EX-99.H OTH MAT CONT 4 ex99h24.htm

Invesco

RULE 12dl-4

FUND OF FUNDS INVESTMENT AGREEMENT

 

THIS FUND OF FUNDS INVESTMENT AGREEMENT (the "Agreement"), dated as of January 19, 2022 ("Effective Date"), is made among Northern Lights Fund Trust IV, on behalf of each series listed in Schedule A (each, an "Acquiring Fund") and the Invesco Exchange-Traded Fund Trust, Invesco Exchange- Traded Fund Trust II, Invesco India Exchange-Traded Fund Trust, Invesco Actively Managed Exchange- Traded Trust, Invesco Actively Managed Exchange-Traded Commodity Fund Trust and Invesco Exchange- Traded Self-Indexed Fund Trust, on behalf of each of their series (except such series listed on Schedule B, as may be amended from time to time), severally and not jointly (each, an "Acquired Fund" and together with the Acquiring Funds, the "Funds").

WHEREAS, each Fund is registered with the U.S. Securities and Exchange Commission ("SEC") as an investment company under the Investment Company Act of 1940, as amended, (the "1940 Act"); and

WHEREAS, Section 12(d)(l)(A) of the 1940 Act limits the extent to which a registered investment company may invest in shares of other registered investment companies and Section 12(d)(l)(B) limits the extent to which a registered open-end investment company, its principal underwriter ("Distributor") or any brokers or dealers registered under the Securities Exchange Act of 1934 ("Brokers") may knowingly sell shares of such registered investment company to other investment companies; and

WHEREAS, Rule 12dl-4 under the 1940 Act (the "Rule") permits (i) registered investment companies, such as the Acquiring Funds, to invest in shares of other registered investment companies, such as the Acquired Funds, in excess of the limits of Section 12(d)(l)(A) of the 1940 Act, and (ii) registered open-end investment companies, such as the Acquired Funds, as well as the Distributor and Brokers, knowingly to sell shares of the Acquired Funds to the Acquiring Funds in excess of the limits of Section 12(d)(l)(B) of the 1940 Act, subject to compliance with the conditions of, and in reliance on, the Rule; and

WHEREAS, an Acquiring Fund may, from time to time, invest in shares of one or more Acquired Funds in excess of the limitations of Section 12(d)(l)(A), in reliance on the Rule; and

WHEREAS, an Acquired Fund, Distributor, or Broker, from time to time, may knowingly sell Shares of one or more Acquired Funds to an Acquiring Fund in excess of the limitations of Section 12(d)(l)(B) in reliance on the Rule; and

WHEREAS, to date such investments have been governed by a Purchasing Fund Agreement made in reliance on SEC exemptive relief that will be rescinded on the Effective Date;

 

NOW THEREFORE, in accordance with the Rule, the Acquiring Funds and the Acquired Funds desire to set forth the following terms pursuant to which the Acquiring Funds may invest in the Acquired Funds in reliance on the Rule and the Acquired Funds, Distributor, or Broker may sell shares of the Acquired Funds to the Acquiring Funds in reliance on the Rule.

 

 

 

 

 

 

 

 

 

 

 

 

 
 

 

 

1.Terms of Investment

 

(a)   The Funds note that each Acquired Fund operates as an exchange-traded fund and is designed to accommodate large investments and redemptions, whether from Acquiring Funds or other investors.
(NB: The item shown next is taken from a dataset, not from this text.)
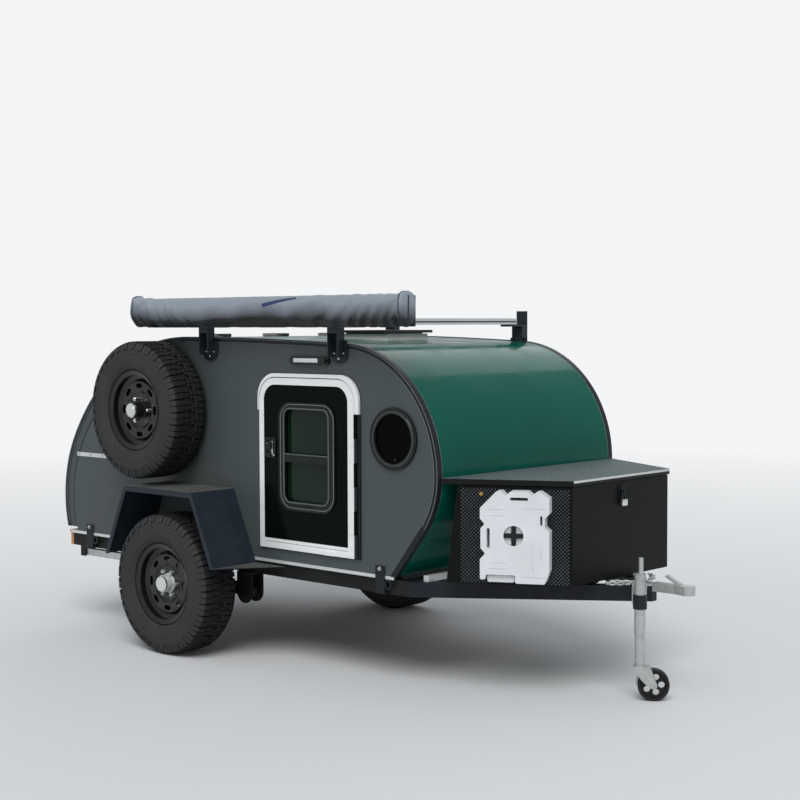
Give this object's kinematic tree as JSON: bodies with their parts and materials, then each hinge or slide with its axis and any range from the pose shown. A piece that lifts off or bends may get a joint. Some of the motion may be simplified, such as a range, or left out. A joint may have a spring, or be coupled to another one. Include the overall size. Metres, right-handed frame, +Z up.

Creation and redemption orders for shares of the Acquired Funds can only be submitted by Brokers or other participants of a registered clearing agency (collectively, "Authorized Participants") that have entered into an agreement ("Participation Agreement") with the Acquired Funds' distributor to transact in shares of the Acquired Funds. The Acquired Funds also have policies and procedures (the "Basket Policies") that govern creations and redemptions of the Acquired Funds' shares. Any creation or redemption order submitted by an Acquiring Fund through an Authorized Participant will be satisfied pursuant to the Basket Policies and the relevant Participation Agreement. The Basket Policies include provisions that govern in- kind creations and redemptions, as well as cash transactions. In any event, the Funds generally expect that the Acquiring Funds will transact in shares in the Acquired Funds on the secondary market rather than through direct creation and redemption transactions with the Acquired Fund. The Funds believe that these material terms regarding an Acquiring Fund's investment in shares of an Acquired Fund should assist the Acquired Fund's investment adviser with making the required findings under the Rule.

 

(b)  In order to assist the Acquiring Fund's investment adviser with evaluating the complexity of the structure and fees and expenses associated with an investment in an Acquired Fund, each Acquired Fund shall provide each Acquiring Fund with information on the fees and expenses of the Acquired Fund reasonably requested by the Acquiring Fund with reference to the Rule.

 

2.Representations of the Acquired Funds.

 

In connection with any investment by an Acquiring Fund in an Acquired Fund in excess of the limitations in Section 12(d)(l)(A) or knowing sale of shares by an Acquired Fund, Distributor, or Broker to an Acquiring Fund in excess of the limitations in Section 12(d)(l)(B), the Acquired Fund agrees to: (i) comply with all conditions of the Rule, as interpreted or modified by the SEC or its staff from time to time, applicable to Acquired Funds; (ii) comply with its obligations under this Agreement; and (iii) promptly notify the Acquiring Fund if such Acquired Fund fails to comply with the Rule with respect to an investment by the Acquiring Fund, as interpreted or modified by the SEC or its staff from time to time, or this Agreement.

 

3.Representations of the Acquiring Funds.

 

In connection with any investment by an Acquiring Fund in an Acquired Fund in excess of the limitations in Section 12(d)(l)(A) or knowing sale of Shares by an Acquired Fund, Distributor, or Broker to an Acquiring Fund in excess of the limitations in Section 12(d)(l)(B), the Acquiring Fund agrees to: (i) comply with all conditions of the Rule, as interpreted or modified by the SEC or its staff from time to time, applicable to Acquiring Funds; (ii) comply with its obligations under this Agreement; and (iii) promptly notify the Acquired Fund if such Acquiring Fund fails to comply with the Rule with respect to its investment in such Acquired Fund, as interpreted or modified by the SEC or its staff from time to time, or this Agreement.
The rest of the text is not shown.